§ **Problem**
Every record must be repeated exactly, with no omission.

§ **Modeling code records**
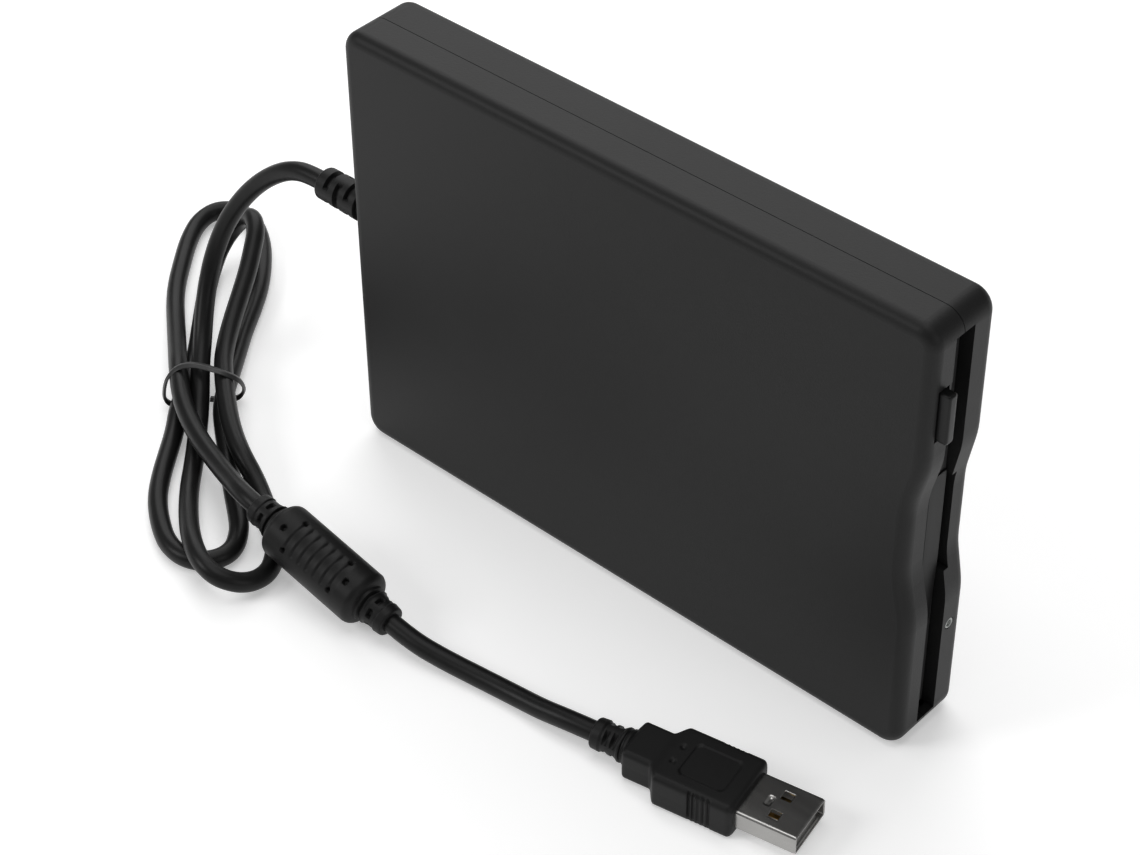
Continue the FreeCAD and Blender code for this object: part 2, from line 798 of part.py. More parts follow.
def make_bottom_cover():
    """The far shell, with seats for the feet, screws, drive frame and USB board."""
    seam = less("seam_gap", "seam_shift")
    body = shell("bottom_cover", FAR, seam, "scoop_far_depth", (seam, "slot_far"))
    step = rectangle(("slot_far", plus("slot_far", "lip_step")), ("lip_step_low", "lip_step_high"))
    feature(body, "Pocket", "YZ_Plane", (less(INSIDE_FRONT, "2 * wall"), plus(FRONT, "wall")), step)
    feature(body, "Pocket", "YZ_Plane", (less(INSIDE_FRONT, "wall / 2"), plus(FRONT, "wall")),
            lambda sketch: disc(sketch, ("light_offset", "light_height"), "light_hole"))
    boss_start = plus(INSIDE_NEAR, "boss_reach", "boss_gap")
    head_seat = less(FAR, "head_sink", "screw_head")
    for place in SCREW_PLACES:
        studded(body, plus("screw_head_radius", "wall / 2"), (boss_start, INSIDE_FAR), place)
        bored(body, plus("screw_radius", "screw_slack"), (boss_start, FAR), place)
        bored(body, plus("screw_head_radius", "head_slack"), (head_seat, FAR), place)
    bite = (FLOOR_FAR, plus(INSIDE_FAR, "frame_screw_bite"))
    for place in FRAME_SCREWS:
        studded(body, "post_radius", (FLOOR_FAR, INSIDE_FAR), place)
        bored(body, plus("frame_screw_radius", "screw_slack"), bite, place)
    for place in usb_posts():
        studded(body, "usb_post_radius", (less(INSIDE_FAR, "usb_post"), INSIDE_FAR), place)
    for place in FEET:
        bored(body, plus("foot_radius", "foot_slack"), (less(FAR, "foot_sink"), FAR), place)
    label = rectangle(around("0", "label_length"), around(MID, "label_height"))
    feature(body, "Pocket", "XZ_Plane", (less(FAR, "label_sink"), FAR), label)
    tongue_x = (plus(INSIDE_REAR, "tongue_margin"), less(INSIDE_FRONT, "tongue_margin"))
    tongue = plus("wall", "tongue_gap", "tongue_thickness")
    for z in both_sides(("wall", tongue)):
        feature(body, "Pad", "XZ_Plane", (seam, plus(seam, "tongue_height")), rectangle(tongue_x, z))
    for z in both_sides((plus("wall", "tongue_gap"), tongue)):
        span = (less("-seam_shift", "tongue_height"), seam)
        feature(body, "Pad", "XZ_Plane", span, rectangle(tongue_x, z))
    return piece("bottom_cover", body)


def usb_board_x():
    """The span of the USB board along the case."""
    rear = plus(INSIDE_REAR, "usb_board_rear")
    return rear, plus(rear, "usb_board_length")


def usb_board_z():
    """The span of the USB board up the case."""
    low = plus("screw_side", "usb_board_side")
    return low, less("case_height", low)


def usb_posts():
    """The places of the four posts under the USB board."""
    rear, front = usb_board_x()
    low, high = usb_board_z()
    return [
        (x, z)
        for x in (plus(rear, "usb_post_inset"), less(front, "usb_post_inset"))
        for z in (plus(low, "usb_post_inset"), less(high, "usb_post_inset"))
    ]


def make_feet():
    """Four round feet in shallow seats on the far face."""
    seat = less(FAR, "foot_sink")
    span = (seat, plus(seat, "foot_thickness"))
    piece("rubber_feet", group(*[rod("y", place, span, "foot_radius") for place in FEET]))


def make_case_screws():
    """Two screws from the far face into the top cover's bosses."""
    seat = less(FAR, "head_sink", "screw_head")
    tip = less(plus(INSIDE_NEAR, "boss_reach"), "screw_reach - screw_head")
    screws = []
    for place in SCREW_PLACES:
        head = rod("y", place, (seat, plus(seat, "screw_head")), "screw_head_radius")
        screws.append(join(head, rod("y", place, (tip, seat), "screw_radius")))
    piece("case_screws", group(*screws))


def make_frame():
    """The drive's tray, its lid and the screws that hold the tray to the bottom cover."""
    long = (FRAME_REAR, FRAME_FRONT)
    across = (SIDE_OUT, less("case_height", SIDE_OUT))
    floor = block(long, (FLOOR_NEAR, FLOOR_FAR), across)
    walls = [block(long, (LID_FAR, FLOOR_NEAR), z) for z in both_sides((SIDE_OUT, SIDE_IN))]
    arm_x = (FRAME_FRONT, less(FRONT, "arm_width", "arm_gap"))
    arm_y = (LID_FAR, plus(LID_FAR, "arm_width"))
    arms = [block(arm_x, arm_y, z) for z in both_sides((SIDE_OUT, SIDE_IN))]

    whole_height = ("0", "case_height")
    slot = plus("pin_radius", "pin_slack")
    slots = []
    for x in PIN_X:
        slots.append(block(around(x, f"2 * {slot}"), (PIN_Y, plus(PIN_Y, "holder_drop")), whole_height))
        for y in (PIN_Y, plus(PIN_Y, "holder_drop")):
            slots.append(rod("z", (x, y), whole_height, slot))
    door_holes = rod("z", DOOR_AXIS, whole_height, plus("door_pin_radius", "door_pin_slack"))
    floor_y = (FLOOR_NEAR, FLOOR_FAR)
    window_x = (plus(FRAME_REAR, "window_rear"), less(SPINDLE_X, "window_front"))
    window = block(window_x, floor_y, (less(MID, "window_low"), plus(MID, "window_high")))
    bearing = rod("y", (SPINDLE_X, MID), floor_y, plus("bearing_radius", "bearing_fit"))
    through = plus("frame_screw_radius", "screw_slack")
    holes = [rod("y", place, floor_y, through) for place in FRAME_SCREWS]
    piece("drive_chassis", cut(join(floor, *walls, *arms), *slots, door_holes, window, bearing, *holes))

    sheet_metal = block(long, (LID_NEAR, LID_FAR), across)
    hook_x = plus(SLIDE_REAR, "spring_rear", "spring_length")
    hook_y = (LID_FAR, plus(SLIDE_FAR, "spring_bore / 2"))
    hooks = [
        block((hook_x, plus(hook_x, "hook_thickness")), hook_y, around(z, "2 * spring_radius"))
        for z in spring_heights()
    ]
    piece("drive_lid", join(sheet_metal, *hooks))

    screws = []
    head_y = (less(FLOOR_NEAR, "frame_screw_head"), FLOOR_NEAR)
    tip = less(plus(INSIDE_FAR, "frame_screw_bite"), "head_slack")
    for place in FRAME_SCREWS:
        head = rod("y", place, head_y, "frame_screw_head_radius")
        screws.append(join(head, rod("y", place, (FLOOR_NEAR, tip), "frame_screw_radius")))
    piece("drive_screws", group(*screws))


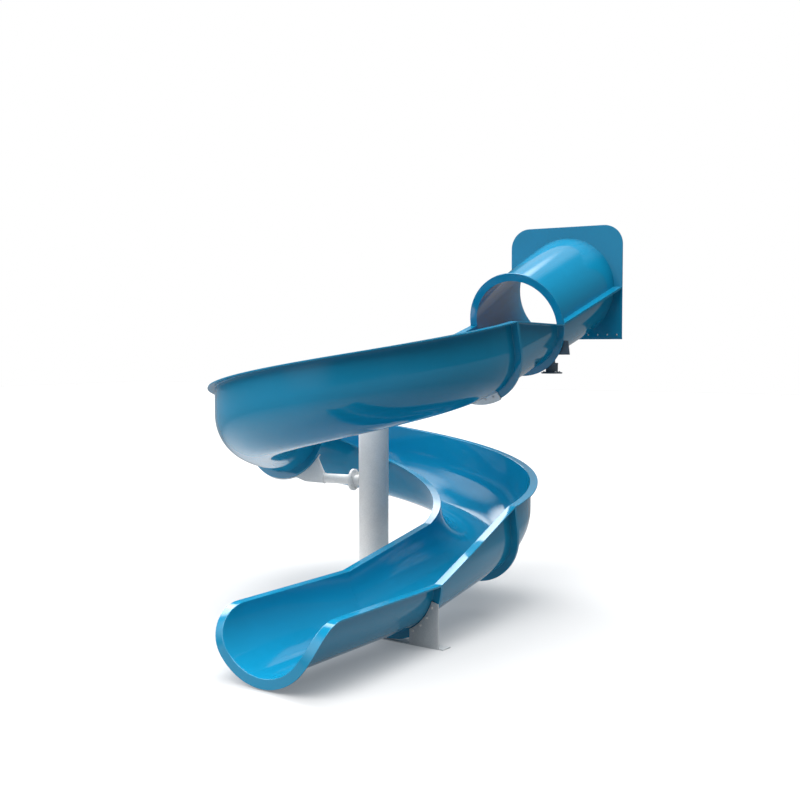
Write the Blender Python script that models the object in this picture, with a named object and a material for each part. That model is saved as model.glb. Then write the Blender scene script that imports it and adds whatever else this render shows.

§ **The result**
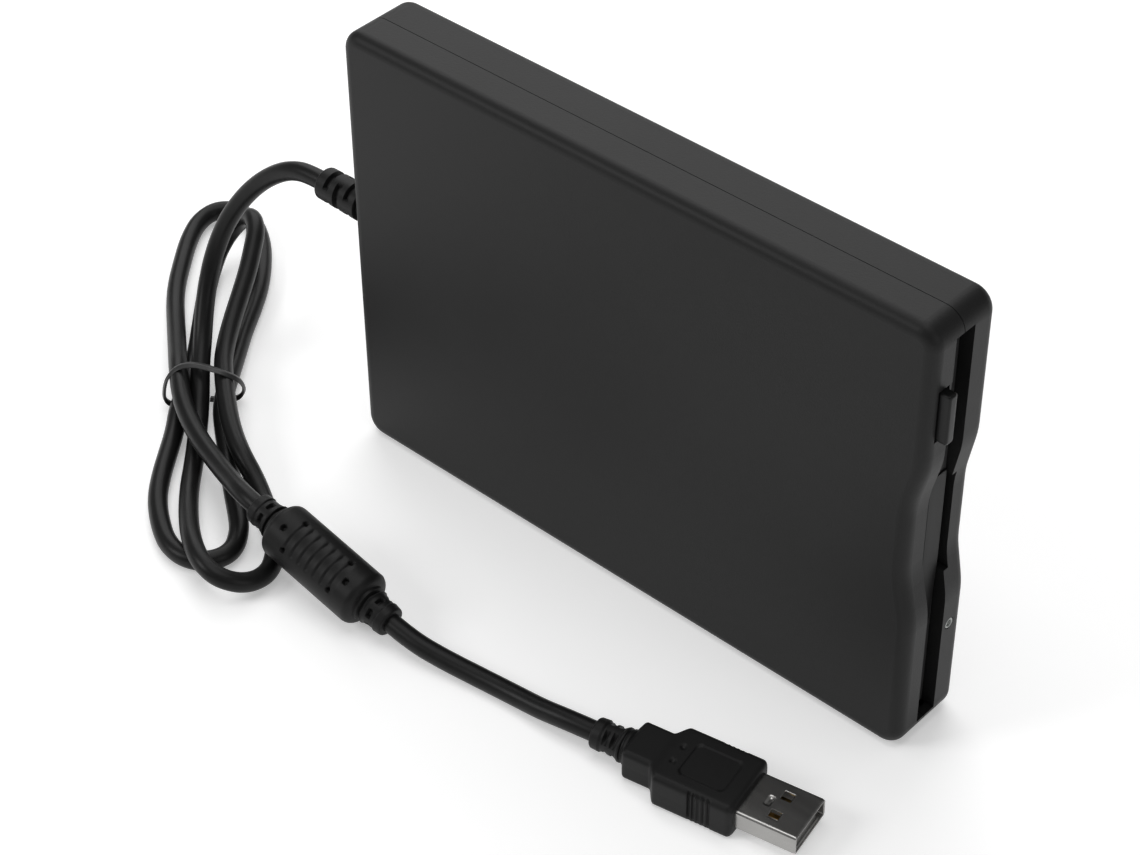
Continue the FreeCAD and Blender code for this object: part 2, from line 798 of part.py. More parts follow.
def make_bottom_cover():
    """The far shell, with seats for the feet, screws, drive frame and USB board."""
    seam = less("seam_gap", "seam_shift")
    body = shell("bottom_cover", FAR, seam, "scoop_far_depth", (seam, "slot_far"))
    step = rectangle(("slot_far", plus("slot_far", "lip_step")), ("lip_step_low", "lip_step_high"))
    feature(body, "Pocket", "YZ_Plane", (less(INSIDE_FRONT, "2 * wall"), plus(FRONT, "wall")), step)
    feature(body, "Pocket", "YZ_Plane", (less(INSIDE_FRONT, "wall / 2"), plus(FRONT, "wall")),
            lambda sketch: disc(sketch, ("light_offset", "light_height"), "light_hole"))
    boss_start = plus(INSIDE_NEAR, "boss_reach", "boss_gap")
    head_seat = less(FAR, "head_sink", "screw_head")
    for place in SCREW_PLACES:
        studded(body, plus("screw_head_radius", "wall / 2"), (boss_start, INSIDE_FAR), place)
        bored(body, plus("screw_radius", "screw_slack"), (boss_start, FAR), place)
        bored(body, plus("screw_head_radius", "head_slack"), (head_seat, FAR), place)
    bite = (FLOOR_FAR, plus(INSIDE_FAR, "frame_screw_bite"))
    for place in FRAME_SCREWS:
        studded(body, "post_radius", (FLOOR_FAR, INSIDE_FAR), place)
        bored(body, plus("frame_screw_radius", "screw_slack"), bite, place)
    for place in usb_posts():
        studded(body, "usb_post_radius", (less(INSIDE_FAR, "usb_post"), INSIDE_FAR), place)
    for place in FEET:
        bored(body, plus("foot_radius", "foot_slack"), (less(FAR, "foot_sink"), FAR), place)
    label = rectangle(around("0", "label_length"), around(MID, "label_height"))
    feature(body, "Pocket", "XZ_Plane", (less(FAR, "label_sink"), FAR), label)
    tongue_x = (plus(INSIDE_REAR, "tongue_margin"), less(INSIDE_FRONT, "tongue_margin"))
    tongue = plus("wall", "tongue_gap", "tongue_thickness")
    for z in both_sides(("wall", tongue)):
        feature(body, "Pad", "XZ_Plane", (seam, plus(seam, "tongue_height")), rectangle(tongue_x, z))
    for z in both_sides((plus("wall", "tongue_gap"), tongue)):
        span = (less("-seam_shift", "tongue_height"), seam)
        feature(body, "Pad", "XZ_Plane", span, rectangle(tongue_x, z))
    return piece("bottom_cover", body)


def usb_board_x():
    """The span of the USB board along the case."""
    rear = plus(INSIDE_REAR, "usb_board_rear")
    return rear, plus(rear, "usb_board_length")


def usb_board_z():
    """The span of the USB board up the case."""
    low = plus("screw_side", "usb_board_side")
    return low, less("case_height", low)


def usb_posts():
    """The places of the four posts under the USB board."""
    rear, front = usb_board_x()
    low, high = usb_board_z()
    return [
        (x, z)
        for x in (plus(rear, "usb_post_inset"), less(front, "usb_post_inset"))
        for z in (plus(low, "usb_post_inset"), less(high, "usb_post_inset"))
    ]


def make_feet():
    """Four round feet in shallow seats on the far face."""
    seat = less(FAR, "foot_sink")
    span = (seat, plus(seat, "foot_thickness"))
    piece("rubber_feet", group(*[rod("y", place, span, "foot_radius") for place in FEET]))


def make_case_screws():
    """Two screws from the far face into the top cover's bosses."""
    seat = less(FAR, "head_sink", "screw_head")
    tip = less(plus(INSIDE_NEAR, "boss_reach"), "screw_reach - screw_head")
    screws = []
    for place in SCREW_PLACES:
        head = rod("y", place, (seat, plus(seat, "screw_head")), "screw_head_radius")
        screws.append(join(head, rod("y", place, (tip, seat), "screw_radius")))
    piece("case_screws", group(*screws))


def make_frame():
    """The drive's tray, its lid and the screws that hold the tray to the bottom cover."""
    long = (FRAME_REAR, FRAME_FRONT)
    across = (SIDE_OUT, less("case_height", SIDE_OUT))
    floor = block(long, (FLOOR_NEAR, FLOOR_FAR), across)
    walls = [block(long, (LID_FAR, FLOOR_NEAR), z) for z in both_sides((SIDE_OUT, SIDE_IN))]
    arm_x = (FRAME_FRONT, less(FRONT, "arm_width", "arm_gap"))
    arm_y = (LID_FAR, plus(LID_FAR, "arm_width"))
    arms = [block(arm_x, arm_y, z) for z in both_sides((SIDE_OUT, SIDE_IN))]

    whole_height = ("0", "case_height")
    slot = plus("pin_radius", "pin_slack")
    slots = []
    for x in PIN_X:
        slots.append(block(around(x, f"2 * {slot}"), (PIN_Y, plus(PIN_Y, "holder_drop")), whole_height))
        for y in (PIN_Y, plus(PIN_Y, "holder_drop")):
            slots.append(rod("z", (x, y), whole_height, slot))
    door_holes = rod("z", DOOR_AXIS, whole_height, plus("door_pin_radius", "door_pin_slack"))
    floor_y = (FLOOR_NEAR, FLOOR_FAR)
    window_x = (plus(FRAME_REAR, "window_rear"), less(SPINDLE_X, "window_front"))
    window = block(window_x, floor_y, (less(MID, "window_low"), plus(MID, "window_high")))
    bearing = rod("y", (SPINDLE_X, MID), floor_y, plus("bearing_radius", "bearing_fit"))
    through = plus("frame_screw_radius", "screw_slack")
    holes = [rod("y", place, floor_y, through) for place in FRAME_SCREWS]
    piece("drive_chassis", cut(join(floor, *walls, *arms), *slots, door_holes, window, bearing, *holes))

    sheet_metal = block(long, (LID_NEAR, LID_FAR), across)
    hook_x = plus(SLIDE_REAR, "spring_rear", "spring_length")
    hook_y = (LID_FAR, plus(SLIDE_FAR, "spring_bore / 2"))
    hooks = [
        block((hook_x, plus(hook_x, "hook_thickness")), hook_y, around(z, "2 * spring_radius"))
        for z in spring_heights()
    ]
    piece("drive_lid", join(sheet_metal, *hooks))

    screws = []
    head_y = (less(FLOOR_NEAR, "frame_screw_head"), FLOOR_NEAR)
    tip = less(plus(INSIDE_FAR, "frame_screw_bite"), "head_slack")
    for place in FRAME_SCREWS:
        head = rod("y", place, head_y, "frame_screw_head_radius")
        screws.append(join(head, rod("y", place, (FLOOR_NEAR, tip), "frame_screw_radius")))
    piece("drive_screws", group(*screws))


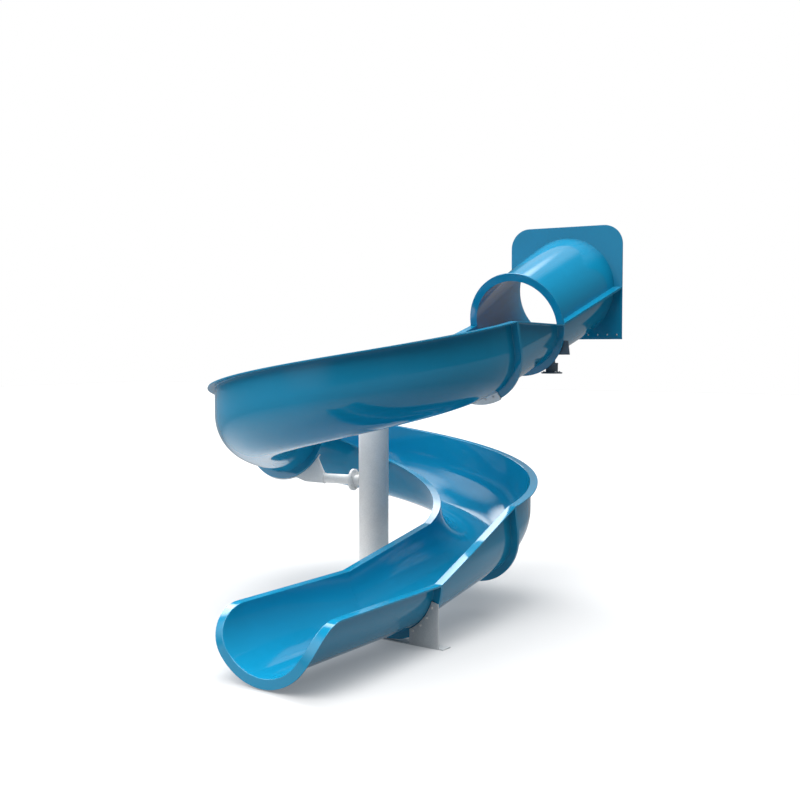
Write the Blender Python script that models the object in this picture, with a named object and a material for each part. That model is saved as model.glb. Then write the Blender scene script that imports it and adds whatever else this render shows.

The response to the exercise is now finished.